Born around 810 AD in Ronda, in what is now southern Spain, Ibn Firnas lived and worked in Córdoba — then the most sophisticated city in Europe. Under the Umayyad Caliphate, the city was a beacon of science, philosophy, and engineering. The great library held half a million volumes. Ibn Firnas fit perfectly into this world.

He invented a water clock known as the clepsydra, designed a form of corrective lenses that helped people read, and built a mechanical planetarium in his home — a room where artificial stars moved across an artificial sky, complete with thunder and lightning effects. He also developed a process for manufacturing glass from sand, transforming how Andalusia made its windows and vessels.

But the sky was what obsessed him. Ibn Firnas studied birds the way engineers study machines — watching how they used their wings, how they adjusted their angle in a gust, how they slowed before landing. For years, he built and refined his design. His wing frame was wood. His covering was silk. His outer layer was genuine feathers, carefully sourced and attached.

He flew swiftly and when his friends considered he might have broken his body to pieces, he came back to us safe and sound.

Al-Makkari, 17th-century historian, quoting earlier sources

The Flight — and the Crash That Changed History

By all accounts, the flight itself was a genuine success. Ibn Firnas remained airborne for an extended glide, controlling his descent over the watching crowd. The Arabic historian Al-Makkari, writing centuries later, records that “he flew swiftly and when his friends considered he might have broken his body to pieces, he came back to us safe and sound.”

The landing, though, was hard. Ibn Firnas had studied everything about birds in flight — except how they land. He hadn’t incorporated a tail into his design. Birds use their tails as air brakes, pitching them down to slow before touchdown. Without one, Ibn Firnas came in too fast and injured his back on impact. He recovered, but the lesson wasn’t lost on him. He spent years afterward analyzing what had gone wrong.

The 13th-century Moroccan poet Ahmed Mohammed al-Maqqari credited him directly: “He of Córdoba. He who dared the air.” His legacy was so firmly embedded in Andalusian memory that he was still celebrated seven centuries after his death. Today, a statue of him stands outside Baghdad International Airport. A crater on the moon bears his name. And the airport in his home city of Córdoba honours him too.

Before Him: The Other Dreamers

Ibn Firnas was not the first human to attempt flight — but he was arguably the first to approach it scientifically rather than mythologically. Earlier attempts exist in the historical record: Eilmer of Malmesbury, an English Benedictine monk, allegedly leaped from a tower around 1010 AD with wings strapped to his hands and feet. He is said to have glided roughly 200 metres before crashing and breaking both legs. He reportedly blamed the failure on forgetting a tail.

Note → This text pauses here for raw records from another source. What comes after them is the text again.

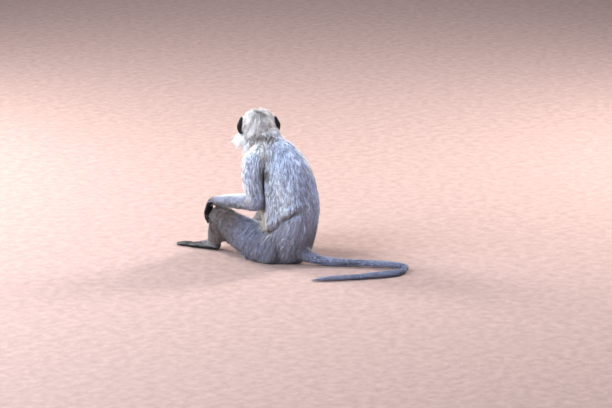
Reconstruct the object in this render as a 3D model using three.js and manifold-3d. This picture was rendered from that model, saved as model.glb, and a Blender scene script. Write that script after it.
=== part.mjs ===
// A grey langur sitting on the ground, at life size: knees up, forearms resting on the knees, head turned a little
// to its right, tail laid along the ground in one hairpin. The animal faces -Y and its left is +X.
// Millimetres, +Z up. The origin is on the ground between the sitting bones.
import * as THREE from "three";
import { mergeVertices } from "three/addons/utils/BufferGeometryUtils.js";
import Module from "manifold-3d";

const wasm = await Module();
wasm.setup();

// ---------------------------------------------------------------- driving dimensions
const GAP = 0.3; // between touching nodes
const COAT_GAP = 0.6; // between the locks of two nodes
const COAT_RISE = 11; // from a node's core to the tips of the locks it carries
const SEED = 7;
// A lock of the body's coat: a flat blade, bent along the surface it lies on.
const BODY_LOCK = { length: 118, width: 66, thick: 4.5, sink: 3, rise: COAT_RISE };
const LIMB_LOCK = { length: 84, width: 42, thick: 4, sink: 2.5, rise: 8 };
const MANTLE_LOCK = { length: 82, width: 50, thick: 4.5, sink: 3, rise: 12 };
const CROWN_LOCK = { length: 52, width: 28, thick: 3.6, sink: 3, rise: 14 };
const WHISKER_LOCK = { length: 58, width: 21, thick: 3.6, sink: 3, rise: 34 };

// Joints of the pose, left and right.
const LEFT = {
  shoulder: [99, -70, 388],
  elbow: [122, -22, 238],
  wrist: [175, -209, 219],
  hip: [60, -6, 68],
  knee: [157, -194, 160],
  ankle: [124, -281, 44],
  heading: -20, // of the foot, in degrees, away from straight ahead towards +X when negative
};
const RIGHT = {
  shoulder: [-75, -84, 374],
  elbow: [-124, -26, 236],
  wrist: [-140, -204, 236],
  hip: [-60, -6, 68],
  knee: [-127, -184, 176],
  ankle: [-40, -254, 46],
  heading: -26,
};

// Half widths and half depths of a limb, at shares of the way from one joint to the next.
const UPPER_ARM = [
  [0, 44, 46],
  [0.33, 39, 41],
  [0.67, 35, 37],
  [1, 29, 30],
];
const FOREARM = [
  [0, 29, 30],
  [0.35, 27, 29],
  [0.7, 23, 24],
  [1, 17, 15],
];
const THIGH = [
  [0, 66, 80],
  [0.35, 61, 75],
  [0.7, 50, 62],
  [1, 40, 42],
];
const SHIN = [
  [0, 40, 42],
  [0.3, 41, 44],
  [0.7, 34, 39],
  [1, 24, 25],
];

// The trunk's stations out to the tips of the coat: centre, half width, half depth.
const TRUNK = [
  [0, 18, 58, 92, 84],
  [0, 24, 135, 105, 105],
  [0, 18, 212, 113, 123],
  [0, 12, 288, 105, 115],
  [2, -6, 358, 92, 97],
  [4, -36, 408, 68, 72],
];
// From the root of the neck out to each shoulder: half widths at its two ends.
const SHOULDER_SLOPE = { from: [20, -58, 418], girth: [42, 42] };
const NECK = [
  [4, -42, 408, 62, 60],
  [12, -76, 442, 58, 57],
  [21, -106, 474, 50, 50],
];
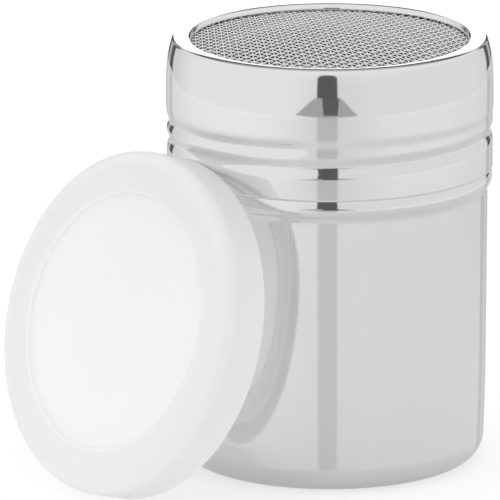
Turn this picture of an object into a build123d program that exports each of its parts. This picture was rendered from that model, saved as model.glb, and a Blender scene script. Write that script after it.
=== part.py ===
from build123d import *
from math import asin, atan, cos, degrees, floor, radians, sin, sqrt, tan
import os

# A shaker with a wire screen top, in millimetres. The cup is drawn from stainless
# sheet, with a thread rolled into its neck. A screw collar over the neck holds a
# framed wire screen down on the cup's mouth. The press-on plastic lid has been
# taken off and leans against the collar.
# Origin: centre of the cup's base. +Z is up the cup's axis, and -Y is the front.

# --- cup ---
cup_sheet = 0.5            # thickness of the drawn sheet
cup_radius = 33.63         # outside, at the top of the wall
cup_wall_lean = 0.45       # degrees that the wall widens upwards
cup_foot_lean = 2.5        # the same, just above the corner
cup_foot_radius = 500.0    # slow curve of the lower wall, from one lean to the other
cup_corner_radius = 5.8    # outside of the corner between base and wall
cup_wall_height = 59.2     # base to the start of the flare
bead_flare = 0.93          # wall to the widest part of the bead under the collar
bead_flare_height = 2.9    # start of the flare to the widest part
bead_height = 1.15         # straight part of the bead
bead_bend = 0.8            # outside radius over the top of the bead

# --- screw collar ---
collar_sheet = 0.6
collar_overhang = 0.135        # bead to the outside of the skirt, round the thread
collar_swell = 0.15            # skirt to the outside of the body above the thread
neck_gap = 1.1                 # inside of the skirt to the outside of the neck
collar_foot_gap = 0.3          # bead's top to the collar's lower edge
collar_skirt_height = 11.0     # lower edge to the start of the step
collar_step_height = 2.5       # blend from the skirt to the body
collar_body_height = 4.05      # straight part of the body
collar_upper_radius = 52.0     # slow curve above that
collar_upper_turn = 5.9        # degrees that it turns inwards
collar_shoulder_radius = 17.5  # quicker curve up to the edge
collar_shoulder_turn = 14.0    # degrees that it turns inwards
collar_corner_radius = 0.8     # crisp edge round the top
collar_top_rise = 6.2          # degrees that the top climbs at that edge
collar_top_radius = 31.0       # slow curve of the top, which is all but level at the mouth
lip_bend = 0.7                 # outside radius of the turned-in lip
top_reach = 2.95               # edge of the screen's frame to the opening in the top

# --- rolled thread, right-handed ---
thread_pitch = 3.87
collar_thread_turns = 1.42
neck_thread_turns = 1.25
thread_start_angle = 110.0     # degrees about +Z from +X, at the lower end
thread_start_height = 5.47     # lower end above the collar's lower edge
groove_section_radius = 2.4    # of the groove rolled into the collar
groove_depth = 0.5
ridge_section_radius = 1.2     # of the ridge rolled out of the neck
ridge_height = 0.85
thread_root = 0.2              # how far a ridge starts inside its wall

# --- framed wire screen ---
wire_diameter = 0.28
wire_pitch = 1.42
weave_gap = 0.02           # between the two layers of wires
screen_rim = 0.2           # frame's open edge to the ends of the slots
screen_turn = 8.0          # degrees about +Z that the wires are turned
frame_sheet = 0.35
frame_inset = 0.05         # outside of the neck to the edge of the frame
frame_width = 2.05         # outside of the fold to its open edges
frame_bend = 0.45          # outside radius of the fold's two bends
frame_top_gap = 0.06       # frame to the underside of the collar's top
screen_edge_gap = 0.1      # edge of the screen to the bottom of the fold
fold_gap = 0.02            # screen to each leaf of the fold
lip_gap = 0.1              # screen to the end of the collar's lip
frame_seat_gap = 0.05      # frame to the cup's mouth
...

In China, man-carrying kites were documented as far back as the 6th century, used for military signalling and — in at least one account — for execution, where prisoners were strapped to kites and forced to test whether they would fly. The experience of flight, it seems, was irresistible to the human imagination long before anyone had the tools to pursue it safely.

What made Ibn Firnas different was the systematic approach: the years of study, the carefully engineered wings, the public demonstration, and the post-flight analysis. He didn’t jump and hope. He designed, tested, and evaluated. In that sense, he was the world’s first aeronautical engineer.

What Came Next — and What Didn’t

Ibn Firnas died around 887 AD, likely from the injuries sustained in his landing. The dream of flight died with him — not because humanity lost interest, but because the tools to pursue it didn’t yet exist. Without engines, without metallurgy, without the understanding of aerodynamics that would take another millennium to develop, flight remained just beyond reach.

Leonardo da Vinci would sketch magnificent flying machines six centuries later. The Montgolfier brothers would rise over Paris in 1783. And in 1903, two bicycle mechanics from Ohio would finally crack the puzzle on a windswept beach in North Carolina. But the chain begins earlier — on a mountain above Córdoba, with a 70-year-old man who looked at birds and saw possibility.

Aviation history didn’t begin with the Wright Flyer. It began with the courage to jump.